Oh, hold on, you dropped out when you said I sought from my manager and then you.

INTERVIEWER

Interviewer

OK, that's one of the things that I tried to do, um, so yeah, I, I sought counsel from my managers, but um I was generally seen as the global lead for this this content area and so um. I, I tried to use again, research findings either that we that were produced internally or produced from leading leading scholars in these areas to support my decisions. And then also um I also sought the counsel of the moderation teams as well, so it's one thing to write a really lofty policy, but then when it needs to be implemented in 5 seconds or 10 seconds, like, is it written well enough for people to understand what you're saying, you know?
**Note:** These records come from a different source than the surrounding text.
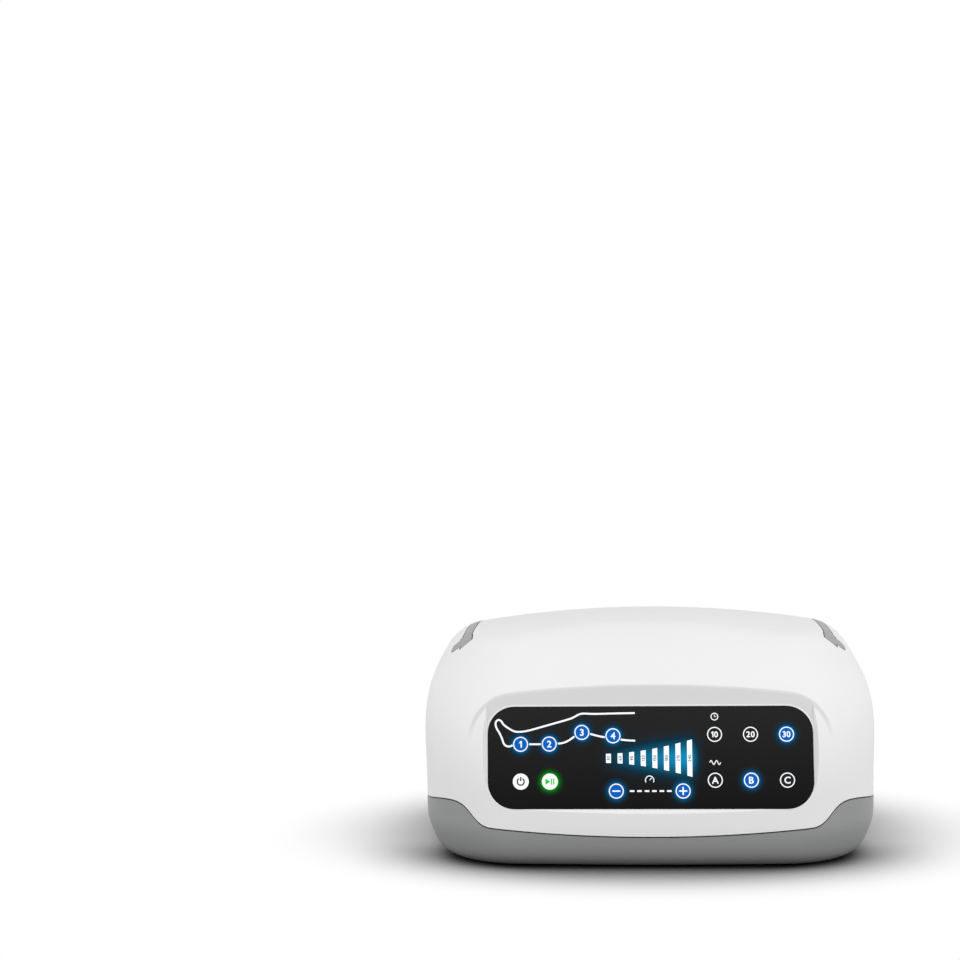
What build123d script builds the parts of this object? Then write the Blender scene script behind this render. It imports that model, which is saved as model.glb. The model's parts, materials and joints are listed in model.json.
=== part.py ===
"""Compression therapy pump: a table-top air pump for leg sleeves, with a tilted key panel and a bail handle.

Millimetres. X runs to the right, +Y to the back, +Z up. The origin is at the centre of the footprint on
the table, so the key panel looks along -Y.
"""

import math
import os

from build123d import *

os.makedirs("parts", exist_ok=True)

# ---------------------------------------------------------------- driving dimensions
HALF_WIDTH = 128.8
FRONT_REACH = 98.2
REAR_REACH = 98.0
HEIGHT = 134.5
FOOT_HEIGHT = 1.5
WALL = 2.5
SHOULDER_DROP = 54.5
CORNER_RADIUS = 48.0
FRONT_BOW = 4.5
SIDE_BOW = 7.0
ARCH_RADIUS = 620.0
CROWN_RADIUS = 190.0
CREST_Y = -12.0
TOP_ROUND = 30.0
MARGIN = 10.0

SEAM_FRONT_Z = 19.0
SEAM_FRONT_X = 88.0
SEAM_FRONT_RISE = 4.5
SEAM_SIDE_X = 110.5
SEAM_SIDE_Z = 37.2
SEAM_SIDE_FALL = 9.0
SEAM_SIDE_SLOPE = 0.3
SEAM_GAP = 0.8
GASKET_INSET = 0.9

PANEL_WIDTH = 178.0
PANEL_HEIGHT = 55.7
PANEL_CORNER = 14.6
PANEL_THICK = 2.0
PANEL_FIT = 0.25
PANEL_LIP = 3.0
PANEL_RECESS = 6.8
PANEL_Z = 62.0
PANEL_TILT = 11.0
POCKET_DEPTH = 8.0
POCKET_SIDE_FLARE = 7.6
POCKET_LOWER_FLARE = 20.0
POCKET_OPEN_TOP = 20.0
BACKING = 2.5
BACKING_MARGIN = 12.0

KEY_DIAMETER = 8.6
KEY_GAP = 0.15
KEY_PROUD = 0.25
KEY_TRAVEL = 0.8
KEY_FLANGE = 1.1
KEY_FLANGE_THICK = 0.8
KEY_STEM = 3.0
KEY_STEM_LENGTH = 2.2
KEY_EDGE = 0.2
PANEL_EDGE = 0.4
SWITCH_SIZE = 6.0
SWITCH_HEIGHT = 2.4
SWITCH_GAP = 0.1
BOARD_THICK = 1.6
BOARD_CORNER = 3.0

BAR_WIDTH = 2.7
BAR_PITCH = 6.35
BAR_FIRST_U = -22.7
BAR_V = -0.4
BAR_SHORTEST = 5.0
BAR_TALLEST = 19.6
BAR_COUNT = 8
BAR_CURVE = 1.7
BAR_FIT = 0.05
BOARD_WIDTH = 188.0
BOARD_HEIGHT = 46.0
BOARD_SCREW_U = 90.0
BOARD_SCREW_V = 12.0
BOARD_BOSS = 3.0
BOARD_SCREW = 2.5

HANDLE_FRONT_INSET = 25.3
HANDLE_REAR_INSET = 31.8
HANDLE_WIDTH = 5.2
HANDLE_THICK = 7.0
HANDLE_GAP = 0.6
HANDLE_BAR_Y = 42.0
HANDLE_BAR_DEPTH = 11.0
HANDLE_CORNER = 16.0
HINGE_Y = -41.2
HINGE_DROP = 17.1
HINGE_EYE = 6.0
HINGE_EYE_WIDTH = 6.4
HINGE_FOOT = 3.4
HINGE_FOOT_REACH = 5.0
HINGE_PIN = 3.0
HINGE_PIN_GRIP = 2.0
PIN_FIT = 0.05
SCOOP_WIDTH = 92.0
SCOOP_OPEN = 18.0
SCOOP_DEPTH = 22.0
SCOOP_CORNER = 8.0

REAR_PLATE_RECESS = 5.5
REAR_PLATE_WIDTH = 146.0
REAR_PLATE_HEIGHT = 44.0
REAR_PLATE_DROP = 20.0
REAR_PLATE_CORNER = 8.0
VENT_WIDTH = 2.6
VENT_HEIGHT = 16.0
VENT_PITCH = 6.0
VENT_COUNT = 15
VENT_RISE = 17.0

POST_X = 98.0
POST_Y = 60.0
POST_RADIUS = 4.5
SCREW_DIAMETER = 3.0
SCREW_CLEARANCE = 0.2
SCREW_HEAD = 5.6
SCREW_HEAD_HEIGHT = 2.4
SCREW_SINK = 6.0
SCREW_LENGTH = 34.0
FOOT_X = 84.0
FOOT_Y = 58.0
FOOT_DIAMETER = 15.0
FOOT_SINK = 2.0
FOOT_PAD = 3.0
FOOT_FIT = 0.2
FILTER_X = -54.0
FILTER_Y = -62.0
FILTER_COVER = 26.0
FILTER_COVER_THICK = 1.6
FILTER_HOLE = 20.0
FILTER_FIT = 0.2
FILTER_SLOT = (14.0, 1.8)
FILTER_SLOT_PITCH = 3.6
FILTER_SLOTS = 5
BOSS_ROOT = 0.5

INLET_X = -50.0
INLET_FLANGE = (32.0, 22.0)
INLET_BODY = (25.0, 17.0)
INLET_LENGTH = 20.0
INLET_SOCKET = (15.6, 8.4)
INLET_SOCKET_DEPTH = 12.0
INLET_PIN = 2.4
INLET_PIN_PITCH = 8.6
INLET_PIN_LENGTH = 9.0
INLET_TAIL = 5.0

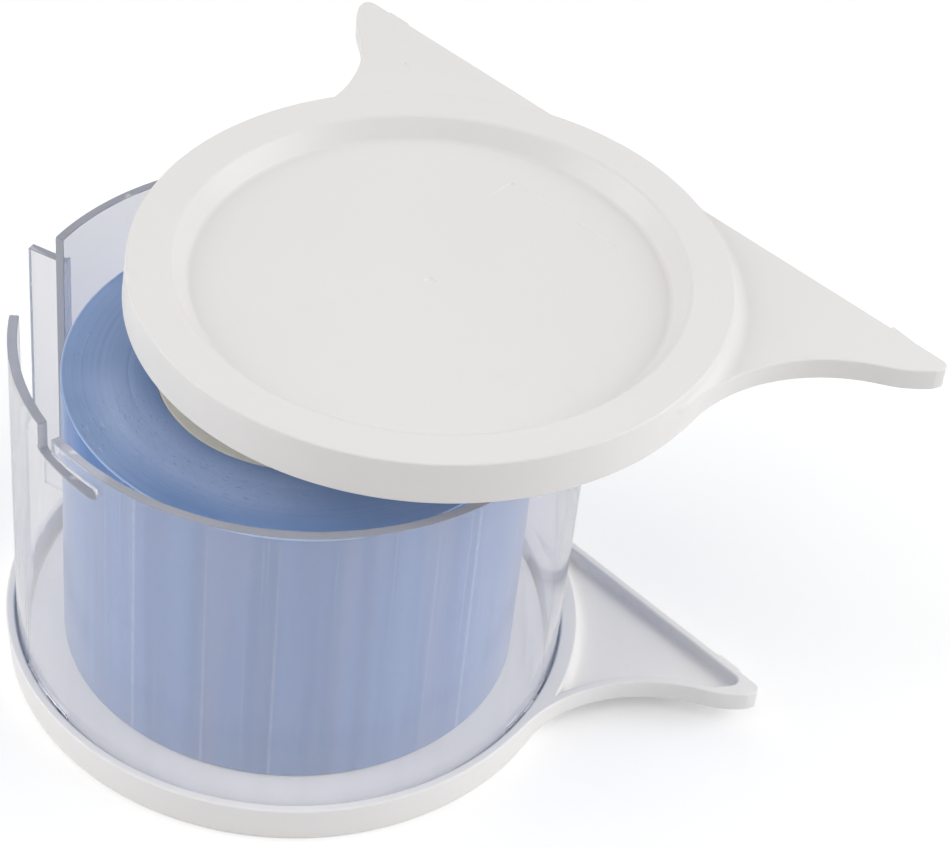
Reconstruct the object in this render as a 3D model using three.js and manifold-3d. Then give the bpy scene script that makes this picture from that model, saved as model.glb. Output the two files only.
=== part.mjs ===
// Round dispenser for a narrow roll of cling film: two identical moulded end plates with pointed ears,
// a clear tube between them that turns on bayonet lugs, and a film roll on a card core. The upper
// plate is off its lugs and rests, pushed to the back, on top of the roll. Millimetres, +Z up.
import * as THREE from 'three';
import { mergeVertices } from 'three/addons/utils/BufferGeometryUtils.js';
import Module from 'manifold-3d';

const wasm = await Module();
wasm.setup();

// End plate disc. Heights run from the outer face (0) towards the inside of the dispenser.
const plateRadius = 93.5;
const plateFootRadius = 92.4;
const rimWall = 2.2;
const rimHeight = 13.8;
const edgeRound = 0.8;
const ringInnerRadius = 79;
const panelRadius = 74;
const recessDepth = 7;
const floorHeight = 10;
const grooveInnerRadius = 86.2;
const grooveFloor = 3;
const rimInnerRadius = plateRadius - rimWall;

// Ears: the long straight edge touches the disc, and an S-shaped edge runs back from each tip.
const earEdgeY = 93.6;
const earRootRadius = 92.2;
const earOuterFace = 6.5;
const earTipX = 128.7;
const earTipRadius = 3;
const earTipRadiusMin = 1;
const earTipPullIn = 2.2;
const earHollowRadius = 54;
const earHollowAngle = THREE.MathUtils.degToRad(12.1);
const earHollowEndX = 116.6;
const earBulgeRadius = 35;
const shoulderFoot = 1.2;
const shoulderRadius = 97.5;
const shoulderTop = 7;
const trayWall = 3;
const trayFloor = 9.3;
const trayCollarRadius = 96.5;
const wedgeStartX = 105.5;
const wedgeLength = 12;
const wedgeHeight = 1.5;

// Clear tube, with a film opening on one side.
const tubeRadius = 90;
const tubeWall = 3;
const tubeBottom = 3.3;
const tubeLength = 123.6;
const tubeTop = tubeBottom + tubeLength;
const openingFrom = -159.5;
const openingTo = -133.5;

// Bayonet: three lugs in each plate's rim, and L-shaped slots in both ends of the tube.
const bayonetCount = 3;
const lugAngle = -101.5;
const lugWidth = 6.4;
const lugHeight = 3.4;
const lugInnerRadius = 88;
const slotHeight = 4;
const slotInset = 5.9;
const entryWidth = 7.4;
const slotTravel = 13.2;
const topEntryAngle = -97.85;
const bottomEntryAngle = -94.5;

// Guide strip bonded to the tube beside the opening, standing straight out.
const stripAngle = -161.7;
const stripThickness = 3;
const stripOuterRadius = 102;
const stripInset = 11;

// Film roll, card core and the two hubs that hold the core.
const rollRadius = 74.5;
const rollBottom = 10.3;
const rollTop = 112;
const coreOuterRadius = 45.5;
const coreInnerRadius = 38.1;
const windingGap = 0.2;
const hubRadius = 36.5;
const hubWall = 2.5;
const hubFloor = 2;
const hubHeight = 27.3;
const bondGap = 0.3;

// Where the removed upper plate rests.
const lidShift = new THREE.Vector3(18, 33.5, 150.1);
const lidTwist = THREE.MathUtils.degToRad(1.05);
const lidTilt = THREE.MathUtils.degToRad(-0.73);

const roundSegments = 72;
const arcSegments = 10;
const overlap = 1;
const mergeTolerance = 1e-4;

const whitePlastic = new THREE.MeshStandardMaterial({ color: 0xe8e6e4, roughness: 0.45, metalness: 0 });
const clearAcrylic = new THREE.MeshStandardMaterial({
  color: 0xf0f2f5, roughness: 0.08, metalness: 0, transparent: true, opacity: 0.25,
});
const blueFilm = new THREE.MeshStandardMaterial({ color: 0x6f9bd6, roughness: 0.3, metalness: 0 });
const coreBoard = new THREE.MeshStandardMaterial({ color: 0xc9b48f, roughness: 0.9, metalness: 0 });

const degrees = THREE.MathUtils.degToRad;

function toSolid(geometry) {
  geometry.deleteAttribute('normal');
  geometry.deleteAttribute('uv');
  const merged = mergeVertices(geometry, mergeTolerance);
  return new wasm.Manifold(new wasm.Mesh({
    numProp: 3,
    vertProperties: merged.attributes.position.array,
    triVerts: new Uint32Array(merged.index.array),
  }));
}

function toMesh(name, solid, material) {
  const { vertProperties, triVerts } = solid.getMesh();
  const geometry = new THREE.BufferGeometry();
  geometry.setAttribute('position', new THREE.BufferAttribute(vertProperties, 3));
  geometry.setIndex(new THREE.BufferAttribute(triVerts, 1));
  geometry.computeVertexNormals();
  const mesh = new THREE.Mesh(geometry, material);
  mesh.name = name;
  return mesh;
}

// Turns a closed outline of [radius, height] pairs about the Z axis.
function turned(outline) {
  const points = outline.map(([radius, height]) => new THREE.Vector2(radius, height));
  const closed = points[0].x > 0 || points.at(-1).x > 0;
  if (closed) points.push(points[0].clone());
  const geometry = new THREE.LatheGeometry(points, roundSegments);
  geometry.rotateX(Math.PI / 2);
  return toSolid(geometry);
}

function cylinder(radius, from, to) {
  return turned([[0, from], [radius, from], [radius, to], [0, to]]);
}

function ring(innerRadius, outerRadius, from, to) {
  return turned([[innerRadius, from], [outerRadius, from], [outerRadius, to], [innerRadius, to]]);
}

function prism(shape, from, to) {
  const geometry = new THREE.ExtrudeGeometry(shape, {
    depth: to - from, bevelEnabled: false, curveSegments: arcSegments,
  });
  geometry.translate(0, 0, from);
  return toSolid(geometry);
}

function block(size, centre, angle) {
  const geometry = new THREE.BoxGeometry(size.x, size.y, size.z);
  geometry.translate(centre.x, centre.y, centre.z);
  geometry.rotateZ(angle);
  return toSolid(geometry);
}

// One sector of a ring, between two angles in degrees.
function sector(innerRadius, outerRadius, from, to, bottom, top) {
  const shape = new THREE.Shape();
  shape.absarc(0, 0, outerRadius, degrees(from), degrees(to), false);
  shape.absarc(0, 0, innerRadius, degrees(to), degrees(from), true);
  shape.closePath();
  return prism(shape, bottom, top);
}

// Outline of the ear on the +X side, drawn in by the given inset.
function earShape(inset) {
  const hollow = new THREE.Vector2(
    (plateRadius + earHollowRadius) * Math.cos(earHollowAngle),
    (plateRadius + earHollowRadius) * Math.sin(earHollowAngle),
  );
  const hollowRadius = earHollowRadius + inset;
  const endAngle = Math.PI - Math.acos((hollow.x - earHollowEndX) / earHollowRadius);
  const bulgeReach = earHollowRadius + earBulgeRadius;
  const bulge = new THREE.Vector2(
    hollow.x + bulgeReach * Math.cos(endAngle),
    hollow.y + bulgeReach * Math.sin(endAngle),
  );
  const bulgeRadius = earBulgeRadius - inset;
  const edgeY = earEdgeY - inset;
  const tipRadius = Math.max(earTipRadius - inset / 2, earTipRadiusMin);
  const tipX = earTipX - inset * earTipPullIn;
  const tipY = edgeY - tipRadius;
  const bulgeEndAngle = Math.atan2(tipY - tipRadius - bulge.y, tipX - bulge.x);

  const shape = new THREE.Shape();
  shape.moveTo(-overlap, 0);
  shape.absarc(hollow.x, hollow.y, hollowRadius, earHollowAngle + Math.PI, endAngle, true);
  shape.absarc(bulge.x, bulge.y, bulgeRadius, endAngle - Math.PI, bulgeEndAngle, false);
  shape.absarc(tipX - tipRadius, tipY, tipRadius, 0, Math.PI / 2, false);
  shape.lineTo(-overlap, edgeY);
  shape.closePath();
  return shape;
}

// Low wedge on the straight edge near the tip.
function wedgeShape() {
  const shape = new THREE.Shape();
  shape.moveTo(wedgeStartX, earEdgeY - overlap);
  shape.lineTo(wedgeStartX + wedgeLength, earEdgeY - overlap);
  shape.lineTo(wedgeStartX, earEdgeY + wedgeHeight);
  shape.closePath();
  return shape;
}

function mirrored(solid) {
  return solid.mirror([1, 0, 0]).add(solid);
}

function plateSolid() {
  const disc = turned([
    [0, recessDepth], [panelRadius, recessDepth], [ringInnerRadius, edgeRound],
    [ringInnerRadius + edgeRound, 0], [plateFootRadius - edgeRound, 0], [plateFootRadius, edgeRound],
    [plateRadius, rimHeight - edgeRound], [plateRadius - edgeRound, rimHeight],
    [rimInnerRadius + edgeRound, rimHeight], [rimInnerRadius, rimHeight - edgeRound],
    [rimInnerRadius, grooveFloor], [grooveInnerRadius, grooveFloor], [grooveInnerRadius, floorHeight],
    [0, floorHeight],
  ]);
  const shoulder = turned([
    [rimInnerRadius, shoulderFoot], [plateFootRadius, shoulderFoot],
    [shoulderRadius, shoulderTop], [rimInnerRadius, shoulderTop],
  ]);
  const tray = prism(earShape(trayWall), trayFloor, rimHeight + overlap)
    .subtract(cylinder(trayCollarRadius, 0, rimHeight + 2 * overlap));
  const discSpace = cylinder(earRootRadius, -overlap, rimHeight + overlap);
  const ear = prism(earShape(0), earOuterFace, rimHeight)
    .add(prism(wedgeShape(), earOuterFace, rimHeight))
    .add(shoulder.intersect(prism(earShape(0), 0, rimHeight)))
    .subtract(tray)
    .subtract(discSpace);
  return disc.add(mirrored(ear)).add(lugs());
}

function lugs() {
  const lugDepth = rimInnerRadius + rimWall / 2 - lugInnerRadius;
  const lugBottom = tubeBottom + slotInset + (slotHeight - lugHeight) / 2;
  const size = new THREE.Vector3(lugDepth, lugWidth, lugHeight);
  const centre = new THREE.Vector3(lugInnerRadius + lugDepth / 2, 0, lugBottom + lugHeight / 2);
  return Array.from({ length: bayonetCount }, (_, index) => (
    block(size, centre, degrees(lugAngle + index * 360 / bayonetCount))
  )).reduce((all, lug) => all.add(lug));
}

// L-shaped cut in one end of the tube: an entry from the end, then a level run to the closed end.
function bayonetSlot(entry, turn, fromEnd, endHeight, inward) {
  const halfEntry = THREE.MathUtils.radToDeg(entryWidth / 2 / tubeRadius);
  const inner = tubeRadius - tubeWall - overlap;
  const outer = tubeRadius + overlap;
  const runLow = inward > 0 ? endHeight + fromEnd : endHeight - fromEnd - slotHeight;
  const closed = entry + turn * (slotTravel + halfEntry);
  const open = entry - turn * halfEntry;
  const runHigh = runLow + slotHeight;
  const run = sector(inner, outer, Math.min(open, closed), Math.max(open, closed), runLow, runHigh);
  const low = inward > 0 ? endHeight - overlap : runLow;
  const high = inward > 0 ? runHigh : endHeight + overlap;
  return run.add(sector(inner, outer, entry - halfEntry, entry + halfEntry, low, high));
}

function tubeSolid() {
  const inner = tubeRadius - tubeWall;
  let tube = ring(inner, tubeRadius, tubeBottom, tubeTop);
  const opening = sector(
    inner - overlap, tubeRadius + overlap, openingFrom, openingTo, tubeBottom - overlap, tubeTop + overlap,
  );
  tube = tube.subtract(opening);
  for (let index = 0; index < bayonetCount; index += 1) {
    const step = index * 360 / bayonetCount;
    tube = tube.subtract(bayonetSlot(topEntryAngle + step, 1, slotInset, tubeTop, -1));
    tube = tube.subtract(bayonetSlot(bottomEntryAngle + step, -1, slotInset, tubeBottom, 1));
  }
  return tube;
}

function stripSolid() {
  const depth = stripOuterRadius - tubeRadius - bondGap;
  const height = tubeLength - 2 * stripInset;
  const size = new THREE.Vector3(depth, stripThickness, height);
  const centre = new THREE.Vector3(stripOuterRadius - depth / 2, 0, tubeBottom + tubeLength / 2);
  return block(size, centre, degrees(stripAngle));
}

function hubSolid() {
  const bottom = floorHeight + bondGap;
  const top = floorHeight + hubHeight;
  const wallRadius = hubRadius - hubWall;
  return turned([
    [0, bottom], [hubRadius, bottom], [hubRadius, top - edgeRound], [hubRadius - edgeRound, top],
    [wallRadius, top], [wallRadius, bottom + hubFloor], [0, bottom + hubFloor],
  ]);
}

function plateAssembly(prefix) {
  const group = new THREE.Group();
  group.add(toMesh(`${prefix}_plate`, plateSolid(), whitePlastic));
  group.add(toMesh(`${prefix}_core_hub`, hubSolid(), whitePlastic));
  return group;
}

const dispenser = new THREE.Group();
dispenser.add(plateAssembly('base'));
dispenser.add(toMesh('shroud_tube', tubeSolid(), clearAcrylic));
dispenser.add(toMesh('film_guide_strip', stripSolid(), clearAcrylic));
const roll = ring(coreOuterRadius + windingGap, rollRadius, rollBottom, rollTop);
dispenser.add(toMesh('film_roll', roll, blueFilm));
dispenser.add(toMesh('roll_core', ring(coreInnerRadius, coreOuterRadius, rollBottom, rollTop), coreBoard));

// The lid is the same plate turned over about its Y axis.
const lid = plateAssembly('lid');
lid.rotation.set(0, Math.PI + lidTilt, lidTwist, 'ZYX');
lid.position.copy(lidShift);
dispenser.add(lid);

// The part's origin is the bottom centre of the whole assembly's box.
const box = new THREE.Box3().setFromObject(dispenser, true);
const group = new THREE.Group();
dispenser.position.set(-(box.min.x + box.max.x) / 2, -(box.min.y + box.max.y) / 2, -box.min.z);
group.add(dispenser);

export default group;
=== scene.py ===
"""Looks of a round cling film dispenser: two moulded white end plates with pointed ears, a clear tube
with bayonet slots and a film opening, and a blue film roll on a card core. Metres, +Z up."""

import math

import bmesh
import bpy
import numpy as np
from mathutils import Matrix, Vector


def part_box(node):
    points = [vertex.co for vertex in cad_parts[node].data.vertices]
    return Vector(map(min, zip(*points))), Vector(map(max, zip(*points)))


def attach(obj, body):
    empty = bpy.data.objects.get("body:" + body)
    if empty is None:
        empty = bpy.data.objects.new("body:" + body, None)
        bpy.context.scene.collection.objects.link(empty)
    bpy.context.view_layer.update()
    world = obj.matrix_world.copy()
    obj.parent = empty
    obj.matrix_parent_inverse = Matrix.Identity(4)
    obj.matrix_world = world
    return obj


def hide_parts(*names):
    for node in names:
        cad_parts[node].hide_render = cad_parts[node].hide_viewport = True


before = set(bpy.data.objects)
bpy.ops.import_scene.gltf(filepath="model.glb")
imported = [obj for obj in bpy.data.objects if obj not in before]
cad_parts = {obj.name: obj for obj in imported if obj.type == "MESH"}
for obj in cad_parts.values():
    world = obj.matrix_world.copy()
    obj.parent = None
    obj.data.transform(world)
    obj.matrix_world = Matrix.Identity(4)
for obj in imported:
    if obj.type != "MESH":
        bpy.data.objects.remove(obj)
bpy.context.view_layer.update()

# Camera, as its turns about the roll axis, its distance, and its shifts to the right and up.
CAMERA_AZIMUTH = 42.22
CAMERA_ELEVATION = 41.02
CAMERA_ROLL = 6.63
CAMERA_DISTANCE = 0.8984
CAMERA_RIGHT = 0.0625
CAMERA_UP = 0.0678
CAMERA_LENS = 101.3
CAMERA_SENSOR = 36.0

# End plate. Heights run from its outer face towards the inside of the dispenser.
PLATE_RADIUS = 0.0935
PLATE_FOOT_RADIUS = 0.0924
RIM_INNER_RADIUS = 0.0905
RIM_HEIGHT = 0.0138
RING_INNER_RADIUS = 0.079
PANEL_RADIUS = 0.074
RECESS_DEPTH = 0.007
FLOOR_HEIGHT = 0.010
GROOVE_INNER_RADIUS = 0.0862
GROOVE_FLOOR = 0.003
RIM_ROUND = 0.0007
RECESS_ROUND = 0.0022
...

And so being able to figure out where the um the lapses. And understanding existed among the people that were actually implementing the policy was very important for me as well. And so by being able to incorporate their advice, that was all I feel like that was actually more helpful than getting the advice of my supervisors because they were that people that were actually on the ground implementing the policy. I think I might have froze. Yeah, your video is frozen. OK. Um. But, you know, we can kind of back. You're in, you're out, you're not. I'm guessing that you're, you're, you're on a shared Wi Fi for a building or something like that and it's just, it's complaining. That would be, yeah, I'm on my personal computer and usually I'm on my work computer, so like it might be something related to my computer as well. Right.